The morning road out of Nghia Lo toward Hanoi, still way out in the sticks and lovely scenery.

A very nice Home along QL-32 south of Nghia Lo--like many Khmer stilt houses, its stilts are concrete, with timber construction above, but a thatched roof, not tile or corrugated.


QL-32 running past a dramatic (if very small) limestone. . .lump?  Not a mountain.

Okay, those might be mountains, really big lumps anyway. . .beyond an idle rice paddy
This is a strikingly different farm house, not a sort you will see often.  I wonder very much what ethnic group the builders belong to, and where, if anywhere, it is a common type.  Very nice timber construction, but I think the "front" of the house must be on the other side, clearly a balcony and a porch overhang there anyway.  H'mm.

Here's a fun detail of a roof structure on a small lean-to off the end of a large wooden home. . .note that the timber rafters are almost completely  hidden in the other structure, . . then transverse bamboos, whole, at about a foot center to center,  THEN a solid mat of smaller bamboos (whole again) running the same way as the rafters. . .and then the tile.  What's funny is that this style of tile has a projecting lip or lug on the under side that serves to grip a square-cut wooden  lath that keeps the tile from sliding off the rafters. . .but I can't spot the lath here.  Darn.  It has to be there. . .I think.

Getting close to lunch time, southbound on QL-32, before the new bridge over the Da River (Song Da).  Intensive land use, with carefully managed hillsides above the fields in maize, cabbage and misc. veggies.  The paddy dikes probably mean that they get a rice crop every year too. . .that's a normal pattern, a crop of rice when the water is available, then dry land vegetables and maize for a second crop.  Not as rich farmland as the deltas, which are super abundant, but a prosperous countryside anyway.

The younger contingent of my lunchtime audience.  She wasn't going to stand for the camera but the beautician from next door told her not to be silly. . .He didn't express an opinion, but did stand still.

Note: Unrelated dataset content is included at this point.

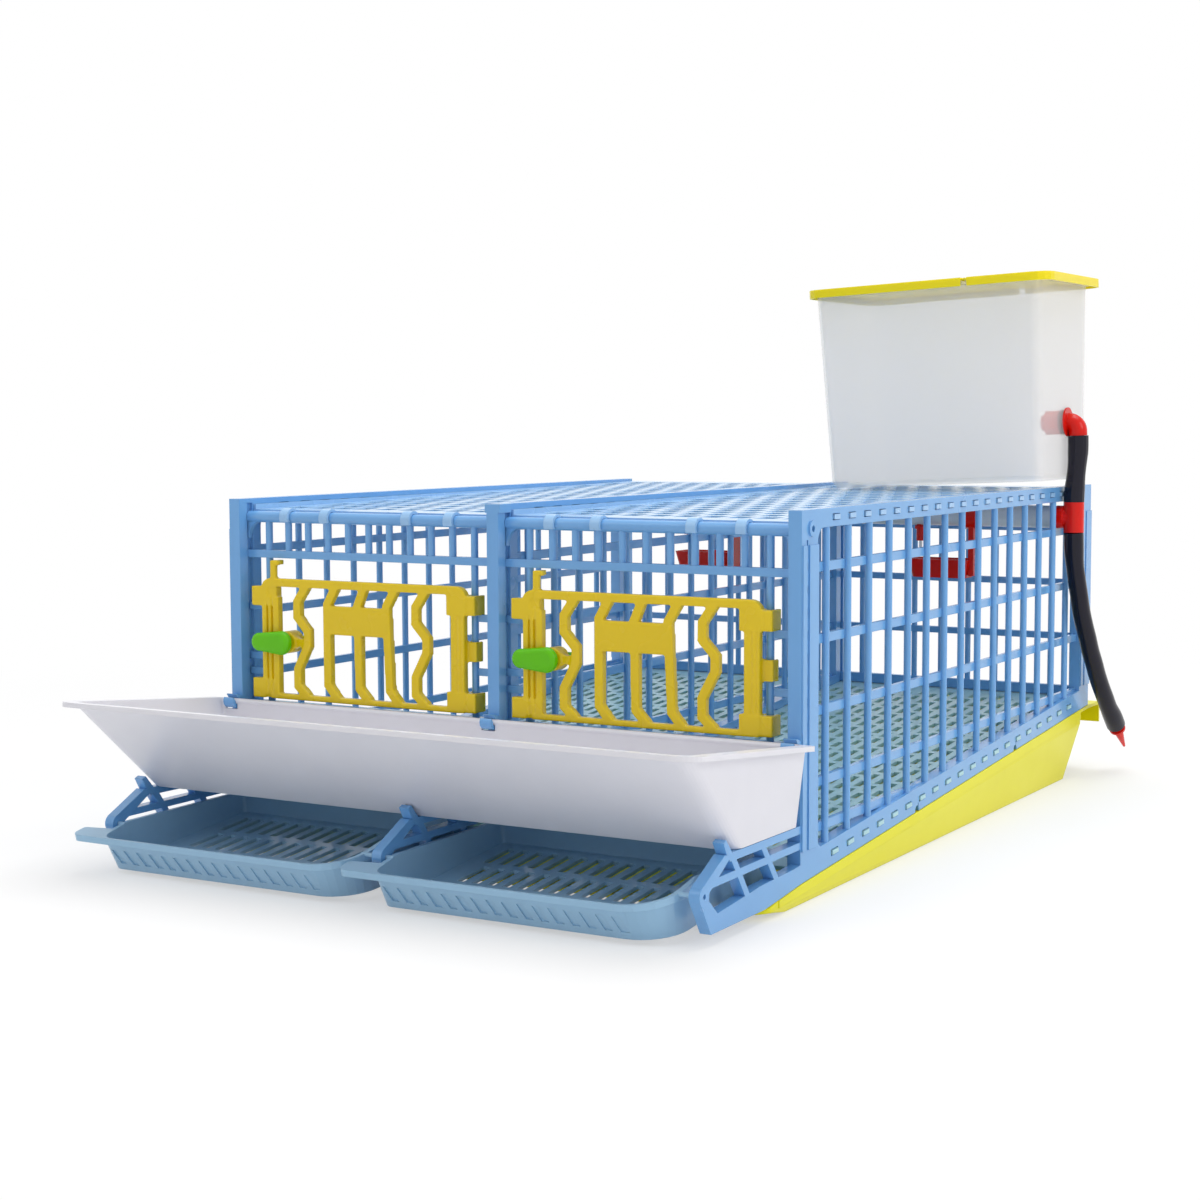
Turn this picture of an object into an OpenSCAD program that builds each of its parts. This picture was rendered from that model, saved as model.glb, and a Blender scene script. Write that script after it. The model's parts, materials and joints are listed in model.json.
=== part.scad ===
// Two-compartment quail cage of snap-together plastic grilles.
// X runs to the right, Y to the back and Z up from the ground.
// Sizes below are in millimetres, with Y counted from the front of the posts.

/* [Cage] */
// Width over the two side panels
cage_w = 500; // [440:1:560]
// Depth over the posts
cage_d = 625; // [600:1:660]
// Height of the top rails above the ground
cage_h = 270.5; // [268:0.5:276]
// Height of the panels' lower edge at the front
front_lift = 15; // [15:0.5:17]
// How much the lower edge climbs to the back
floor_rise = 50; // [44:1:52]
// Thickness of the upright panels
panel_t = 10; // [9.5:0.1:11]
// Gap between pieces that snap together
fit_gap = 0.3; // [0.25:0.01:0.4]

/* [Upright panels] */
// Depth of the corner posts
post_d = 26; // [24:0.5:30]
// Height of the top rail
top_rail_h = 13; // [12:0.5:15]
// Height of the bottom rail
bottom_rail_h = 18; // [16:0.5:20]
// Height of the level rails between the bars
side_rail_h = 6.5; // [5:0.5:8]
// Thickness of the level rails
side_rail_t = 4; // [3:0.5:5]
// Depth of the highest level rail's middle below the top
side_rail_z = 40.5; // [39:0.5:44]
// Step from one level rail down to the next
side_rail_step = 50; // [44:1:51]
// Diameter of the upright bars
bar_dia = 5.5; // [4.5:0.1:6]
// Distance between the upright bars
side_pitch = 37; // [34:0.5:40]
// Place of the first upright bar behind the post front
side_first = 45.5; // [42:0.1:50]
// Distance between the snap slots
slot_pitch = 27; // [24:0.5:32]
// Length of a snap slot
slot_l = 12; // [10:0.5:14]
// Height of a snap slot
slot_h = 4.6; // [4.2:0.1:5]
// Depth of the groove that holds the front and rear panels
groove_deep = 2.5; // [2:0.1:3]

/* [Wings] */
// Thickness of the wings in front of the posts
wing_t = 8; // [6:0.5:9]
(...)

The beautician from next door.  She's fifty and has two sons. . .you just simply have to know these things when you meet a stranger, how else can you make conversation?  She just about talked my ear off while I ate. . .and oddly, I understood a great deal of it.  For one thing, we're back in the North again, where I can "hear" Vietnamese, and Vietnamese people mostly can understand what I say.  In parts of the country the dialect is different enough I can barely make myself understood.   Oh.  That's the excellent cook disappearing in the background.